#### SUPPLIED DATA:
⟨
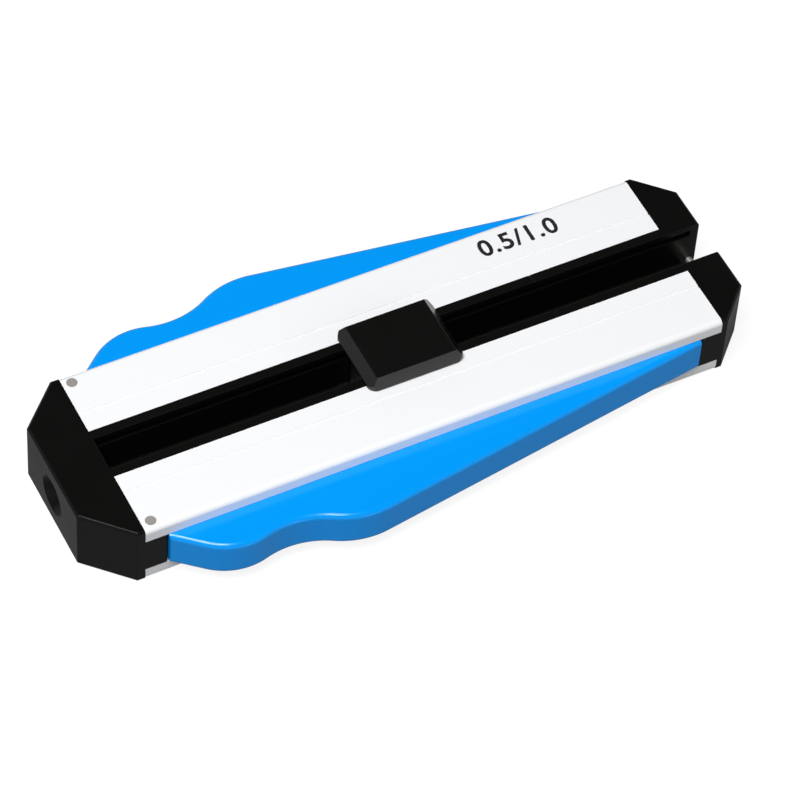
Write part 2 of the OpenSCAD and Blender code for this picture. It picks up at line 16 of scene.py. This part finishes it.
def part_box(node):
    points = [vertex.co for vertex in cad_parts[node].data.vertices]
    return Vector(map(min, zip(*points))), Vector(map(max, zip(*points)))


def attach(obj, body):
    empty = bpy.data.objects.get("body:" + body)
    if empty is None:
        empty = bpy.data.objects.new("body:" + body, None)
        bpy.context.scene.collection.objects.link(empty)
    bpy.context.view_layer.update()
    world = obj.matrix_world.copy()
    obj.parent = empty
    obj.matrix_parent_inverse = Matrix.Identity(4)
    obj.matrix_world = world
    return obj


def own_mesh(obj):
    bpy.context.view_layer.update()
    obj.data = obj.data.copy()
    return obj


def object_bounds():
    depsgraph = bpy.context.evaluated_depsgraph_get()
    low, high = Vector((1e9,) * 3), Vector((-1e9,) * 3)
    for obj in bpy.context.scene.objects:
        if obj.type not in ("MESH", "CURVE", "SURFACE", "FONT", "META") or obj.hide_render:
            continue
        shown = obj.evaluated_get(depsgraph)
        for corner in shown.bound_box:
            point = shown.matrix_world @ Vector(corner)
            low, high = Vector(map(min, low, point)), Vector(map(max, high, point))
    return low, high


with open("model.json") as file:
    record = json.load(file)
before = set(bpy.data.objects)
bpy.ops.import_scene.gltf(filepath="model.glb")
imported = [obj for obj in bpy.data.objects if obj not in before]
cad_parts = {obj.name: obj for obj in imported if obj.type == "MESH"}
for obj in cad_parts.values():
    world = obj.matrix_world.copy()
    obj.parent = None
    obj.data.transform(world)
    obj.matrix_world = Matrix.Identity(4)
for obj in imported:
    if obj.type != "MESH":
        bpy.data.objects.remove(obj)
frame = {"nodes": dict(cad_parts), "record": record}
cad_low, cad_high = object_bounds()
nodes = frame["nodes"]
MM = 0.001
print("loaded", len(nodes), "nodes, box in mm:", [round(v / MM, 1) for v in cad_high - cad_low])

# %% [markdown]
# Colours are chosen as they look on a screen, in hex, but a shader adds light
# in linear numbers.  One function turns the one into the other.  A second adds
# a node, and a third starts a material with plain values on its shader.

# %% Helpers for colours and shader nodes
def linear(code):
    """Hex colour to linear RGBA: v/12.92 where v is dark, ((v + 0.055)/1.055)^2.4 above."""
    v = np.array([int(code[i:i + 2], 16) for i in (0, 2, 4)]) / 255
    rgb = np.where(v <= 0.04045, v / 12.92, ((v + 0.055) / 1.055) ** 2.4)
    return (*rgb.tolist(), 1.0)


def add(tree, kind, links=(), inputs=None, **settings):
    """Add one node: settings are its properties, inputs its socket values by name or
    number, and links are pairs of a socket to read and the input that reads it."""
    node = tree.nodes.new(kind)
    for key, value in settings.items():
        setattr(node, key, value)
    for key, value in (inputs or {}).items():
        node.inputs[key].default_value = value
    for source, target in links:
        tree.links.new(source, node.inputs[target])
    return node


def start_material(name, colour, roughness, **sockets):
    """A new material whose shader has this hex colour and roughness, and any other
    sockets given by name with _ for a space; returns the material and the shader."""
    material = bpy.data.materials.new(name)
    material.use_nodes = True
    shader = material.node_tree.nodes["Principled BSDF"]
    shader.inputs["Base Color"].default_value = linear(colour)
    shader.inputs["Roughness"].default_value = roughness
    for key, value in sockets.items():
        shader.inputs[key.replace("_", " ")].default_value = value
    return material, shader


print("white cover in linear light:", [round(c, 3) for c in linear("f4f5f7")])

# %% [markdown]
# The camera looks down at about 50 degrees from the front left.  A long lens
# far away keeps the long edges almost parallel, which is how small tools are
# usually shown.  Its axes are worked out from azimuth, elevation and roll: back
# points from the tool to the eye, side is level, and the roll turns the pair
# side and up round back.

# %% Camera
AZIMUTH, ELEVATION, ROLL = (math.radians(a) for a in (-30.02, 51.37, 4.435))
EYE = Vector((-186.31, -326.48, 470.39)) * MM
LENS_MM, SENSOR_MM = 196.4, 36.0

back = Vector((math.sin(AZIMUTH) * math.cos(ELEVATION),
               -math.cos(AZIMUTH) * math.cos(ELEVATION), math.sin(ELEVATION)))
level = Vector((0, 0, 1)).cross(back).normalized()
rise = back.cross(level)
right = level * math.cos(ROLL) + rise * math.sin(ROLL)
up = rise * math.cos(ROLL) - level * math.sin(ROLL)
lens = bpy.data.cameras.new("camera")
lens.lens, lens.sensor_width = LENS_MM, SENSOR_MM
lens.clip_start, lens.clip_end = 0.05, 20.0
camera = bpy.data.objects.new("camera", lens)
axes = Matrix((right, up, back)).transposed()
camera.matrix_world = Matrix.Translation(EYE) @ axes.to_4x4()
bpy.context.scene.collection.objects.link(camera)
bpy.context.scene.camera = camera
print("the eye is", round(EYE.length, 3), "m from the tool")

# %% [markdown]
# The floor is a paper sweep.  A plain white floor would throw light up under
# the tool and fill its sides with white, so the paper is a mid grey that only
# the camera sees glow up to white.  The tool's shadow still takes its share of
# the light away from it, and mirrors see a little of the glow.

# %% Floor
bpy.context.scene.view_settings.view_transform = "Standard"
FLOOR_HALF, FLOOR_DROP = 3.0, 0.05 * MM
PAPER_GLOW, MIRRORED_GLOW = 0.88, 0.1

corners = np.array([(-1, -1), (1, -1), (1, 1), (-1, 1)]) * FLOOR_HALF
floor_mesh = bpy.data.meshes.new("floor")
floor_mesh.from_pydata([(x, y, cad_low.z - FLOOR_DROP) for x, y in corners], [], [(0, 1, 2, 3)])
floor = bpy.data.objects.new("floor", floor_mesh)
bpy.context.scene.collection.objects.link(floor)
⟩
#### OBJECTIVE:
Return the material exactly as it stands.

#### WORKED SOLUTION:
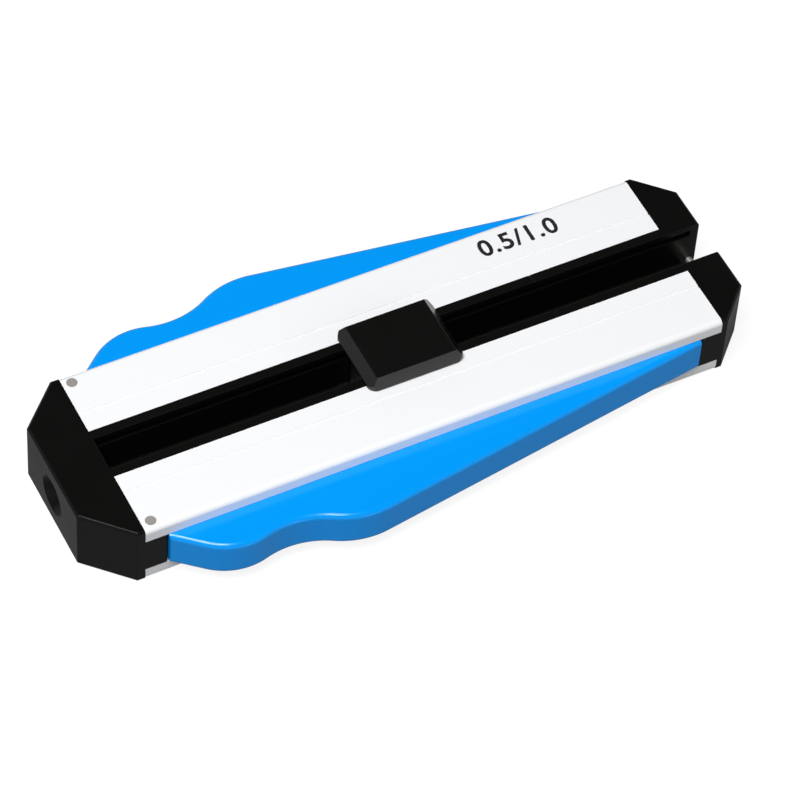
Write part 2 of the OpenSCAD and Blender code for this picture. It picks up at line 16 of scene.py. This part finishes it.
def part_box(node):
    points = [vertex.co for vertex in cad_parts[node].data.vertices]
    return Vector(map(min, zip(*points))), Vector(map(max, zip(*points)))


def attach(obj, body):
    empty = bpy.data.objects.get("body:" + body)
    if empty is None:
        empty = bpy.data.objects.new("body:" + body, None)
        bpy.context.scene.collection.objects.link(empty)
    bpy.context.view_layer.update()
    world = obj.matrix_world.copy()
    obj.parent = empty
    obj.matrix_parent_inverse = Matrix.Identity(4)
    obj.matrix_world = world
    return obj


def own_mesh(obj):
    bpy.context.view_layer.update()
    obj.data = obj.data.copy()
    return obj


def object_bounds():
    depsgraph = bpy.context.evaluated_depsgraph_get()
    low, high = Vector((1e9,) * 3), Vector((-1e9,) * 3)
    for obj in bpy.context.scene.objects:
        if obj.type not in ("MESH", "CURVE", "SURFACE", "FONT", "META") or obj.hide_render:
            continue
        shown = obj.evaluated_get(depsgraph)
        for corner in shown.bound_box:
            point = shown.matrix_world @ Vector(corner)
            low, high = Vector(map(min, low, point)), Vector(map(max, high, point))
    return low, high


with open("model.json") as file:
    record = json.load(file)
before = set(bpy.data.objects)
bpy.ops.import_scene.gltf(filepath="model.glb")
imported = [obj for obj in bpy.data.objects if obj not in before]
cad_parts = {obj.name: obj for obj in imported if obj.type == "MESH"}
for obj in cad_parts.values():
    world = obj.matrix_world.copy()
    obj.parent = None
    obj.data.transform(world)
    obj.matrix_world = Matrix.Identity(4)
for obj in imported:
    if obj.type != "MESH":
        bpy.data.objects.remove(obj)
frame = {"nodes": dict(cad_parts), "record": record}
cad_low, cad_high = object_bounds()
nodes = frame["nodes"]
MM = 0.001
print("loaded", len(nodes), "nodes, box in mm:", [round(v / MM, 1) for v in cad_high - cad_low])

# %% [markdown]
# Colours are chosen as they look on a screen, in hex, but a shader adds light
# in linear numbers.  One function turns the one into the other.  A second adds
# a node, and a third starts a material with plain values on its shader.

# %% Helpers for colours and shader nodes
def linear(code):
    """Hex colour to linear RGBA: v/12.92 where v is dark, ((v + 0.055)/1.055)^2.4 above."""
    v = np.array([int(code[i:i + 2], 16) for i in (0, 2, 4)]) / 255
    rgb = np.where(v <= 0.04045, v / 12.92, ((v + 0.055) / 1.055) ** 2.4)
    return (*rgb.tolist(), 1.0)


def add(tree, kind, links=(), inputs=None, **settings):
    """Add one node: settings are its properties, inputs its socket values by name or
    number, and links are pairs of a socket to read and the input that reads it."""
    node = tree.nodes.new(kind)
    for key, value in settings.items():
        setattr(node, key, value)
    for key, value in (inputs or {}).items():
        node.inputs[key].default_value = value
    for source, target in links:
        tree.links.new(source, node.inputs[target])
    return node


def start_material(name, colour, roughness, **sockets):
    """A new material whose shader has this hex colour and roughness, and any other
    sockets given by name with _ for a space; returns the material and the shader."""
    material = bpy.data.materials.new(name)
    material.use_nodes = True
    shader = material.node_tree.nodes["Principled BSDF"]
    shader.inputs["Base Color"].default_value = linear(colour)
    shader.inputs["Roughness"].default_value = roughness
    for key, value in sockets.items():
        shader.inputs[key.replace("_", " ")].default_value = value
    return material, shader


print("white cover in linear light:", [round(c, 3) for c in linear("f4f5f7")])

# %% [markdown]
# The camera looks down at about 50 degrees from the front left.  A long lens
# far away keeps the long edges almost parallel, which is how small tools are
# usually shown.  Its axes are worked out from azimuth, elevation and roll: back
# points from the tool to the eye, side is level, and the roll turns the pair
# side and up round back.

# %% Camera
AZIMUTH, ELEVATION, ROLL = (math.radians(a) for a in (-30.02, 51.37, 4.435))
EYE = Vector((-186.31, -326.48, 470.39)) * MM
LENS_MM, SENSOR_MM = 196.4, 36.0

back = Vector((math.sin(AZIMUTH) * math.cos(ELEVATION),
               -math.cos(AZIMUTH) * math.cos(ELEVATION), math.sin(ELEVATION)))
level = Vector((0, 0, 1)).cross(back).normalized()
rise = back.cross(level)
right = level * math.cos(ROLL) + rise * math.sin(ROLL)
up = rise * math.cos(ROLL) - level * math.sin(ROLL)
lens = bpy.data.cameras.new("camera")
lens.lens, lens.sensor_width = LENS_MM, SENSOR_MM
lens.clip_start, lens.clip_end = 0.05, 20.0
camera = bpy.data.objects.new("camera", lens)
axes = Matrix((right, up, back)).transposed()
camera.matrix_world = Matrix.Translation(EYE) @ axes.to_4x4()
bpy.context.scene.collection.objects.link(camera)
bpy.context.scene.camera = camera
print("the eye is", round(EYE.length, 3), "m from the tool")

# %% [markdown]
# The floor is a paper sweep.  A plain white floor would throw light up under
# the tool and fill its sides with white, so the paper is a mid grey that only
# the camera sees glow up to white.  The tool's shadow still takes its share of
# the light away from it, and mirrors see a little of the glow.

# %% Floor
bpy.context.scene.view_settings.view_transform = "Standard"
FLOOR_HALF, FLOOR_DROP = 3.0, 0.05 * MM
PAPER_GLOW, MIRRORED_GLOW = 0.88, 0.1

corners = np.array([(-1, -1), (1, -1), (1, 1), (-1, 1)]) * FLOOR_HALF
floor_mesh = bpy.data.meshes.new("floor")
floor_mesh.from_pydata([(x, y, cad_low.z - FLOOR_DROP) for x, y in corners], [], [(0, 1, 2, 3)])
floor = bpy.data.objects.new("floor", floor_mesh)
bpy.context.scene.collection.objects.link(floor)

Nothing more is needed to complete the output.